Of course prices are going to vary, but when I get companies carrying out so called full electrical tests for £ 100.00 inc vat on 4-5 bedroom houses with over 20 circuits, I seriously wonder how they can go home and sleep at night, the answer is they can, because the public are not aware of what they are getting, and the constant drive to cut costs and save money even if your lives are at stake seems to be an epidemic that is sweeping through the country.

I am sorry if this seems like a rant, but it’s about time the Government spoke to the people on the front lines not the large companies that have huge machines ready to pound people into the ground, with massive resources, Oh and I forgot the ability to hold numerous black tie affairs and lunches etc, when was the last time a minister was in a local cafe, or invited a one man company to discuss his/her views on the current situation, I see huge lip service being paid but no Do.

R J Magnus MD
Magnus Services

Ed - I hope I didn't give the impression that I believe prices for electrical work should be slashed, as that would simply play into the hands of dodgy tradesmen.
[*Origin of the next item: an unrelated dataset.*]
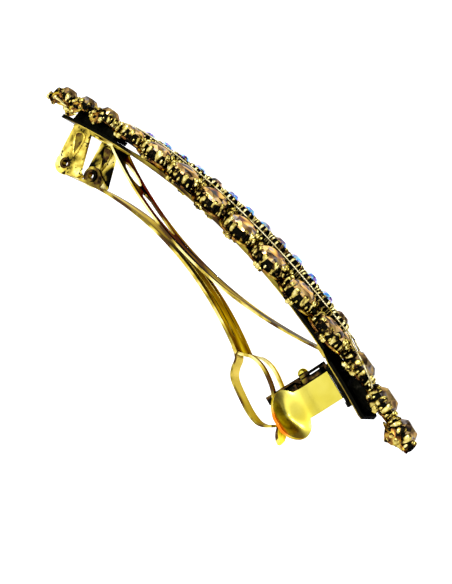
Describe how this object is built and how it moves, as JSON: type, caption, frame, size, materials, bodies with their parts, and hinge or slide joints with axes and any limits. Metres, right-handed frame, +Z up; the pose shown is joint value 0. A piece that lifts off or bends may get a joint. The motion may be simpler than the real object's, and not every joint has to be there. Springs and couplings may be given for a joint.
{
  "type": "barrette",
  "caption": "Spring-clip hair barrette: curved stone-set openwork plate on a bowed clip with a tension spring, a hinged closing arm and a one-sided press release",
  "frame": {"origin": "centre of the footprint, on the floor the hinge ears and the finger bow stand on", "axes": "X along the clip from hinge to catch, Y across it with the release lever towards -Y, Z up with the stones on top"},
  "size_m": [0.0959, 0.0198, 0.0224],
  "materials": {
    "dark_antique": "blackened, glossy",
    "bracket_gold": "antique gold, scratched",
    "pin_gold": "antique gold",
    "arm_gold": "antique gold, olive",
    "spring_gold": "dark antique gold with bright edges",
    "bright_gold": "polished",
    "antique_gold": "antique gold with black recesses",
    "wire_gold": "polished",
    "champagne_glass": "faceted, foiled back",
    "pearl_glass": "faceted, iridescent coat"
  },
  "bodies": {
    "frame": {"base_plate": "dark_antique", "hinge_bracket": "bracket_gold", "tension_spring": "spring_gold", "catch_base": "dark_antique", "fixed_latch_leg": "dark_antique", "latch_boss": "bright_gold", "hinge_solder_pad": "dark_antique", "catch_solder_pad": "dark_antique", "deco_plate": "dark_antique", "near_settings": "antique_gold", "far_settings": "antique_gold", "hinge_tail_settings": "antique_gold", "catch_tail_settings": "antique_gold", "middle_settings": "dark_antique", "near_gallery_wire": "wire_gold", "far_gallery_wire": "wire_gold", "hinge_leaves": "antique_gold", "catch_leaves": "antique_gold", "near_stone_01": "champagne_glass", "near_stone_02": "champagne_glass", "near_stone_03": "champagne_glass", "near_stone_04": "champagne_glass", "near_stone_05": "champagne_glass", "near_stone_06": "champagne_glass", "near_stone_07": "champagne_glass", "near_stone_08": "champagne_glass", "far_stone_01": "champagne_glass", "far_stone_02": "champagne_glass", "far_stone_03": "champagne_glass", "far_stone_04": "champagne_glass", "far_stone_05": "champagne_glass", "far_stone_06": "champagne_glass", "far_stone_07": "champagne_glass", "far_stone_08": "champagne_glass", "tail_stone_1": "champagne_glass", "tail_stone_2": "champagne_glass", "tail_stone_3": "champagne_glass", "tail_stone_4": "champagne_glass", "tail_stone_5": "champagne_glass", "tail_stone_6": "champagne_glass", "middle_stone_01": "pearl_glass", "middle_stone_02": "pearl_glass", "middle_stone_03": "pearl_glass", "middle_stone_04": "pearl_glass", "middle_stone_05": "pearl_glass", "middle_stone_06": "pearl_glass", "middle_stone_07": "pearl_glass", "middle_stone_08": "pearl_glass", "middle_stone_09": "pearl_glass", "middle_stone_10": "pearl_glass", "middle_stone_11": "pearl_glass", "middle_stone_12": "pearl_glass", "middle_stone_13": "pearl_glass"},
    "arm": {"closing_arm": "arm_gold", "finger_bow": "arm_gold", "near_hinge_pin": "pin_gold", "far_hinge_pin": "pin_gold"},
    "release": {"release_lever": "bright_gold"}
  },
  "joints": [
    {"name": "arm_hinge", "type": "hinge", "parent": "frame", "child": "arm", "pos_m": [-0.03045, 0, 0.0021], "axis": [0, 1, 0], "range_deg": [0, 75]},
    {"name": "release_press", "type": "hinge", "parent": "frame", "child": "release", "pos_m": [0.03314, -0.0048, 0.01482], "axis": [0.9894, 0, -0.1455], "range_deg": [0, 4.5], "stiffness_Nm_per_rad": 0.2}
  ]
}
But as cost seems to be a major issue for members of the public, there needs to be a way of ensuring that qualified, accredited electricians are the ones getting through the door in the first place. My first thought was by way of a reduced cost preliminary inspection coupled with an awareness campaign (which would also advocate the use of properly qualified and accredited traders), but as I said, I'm open to further ideas!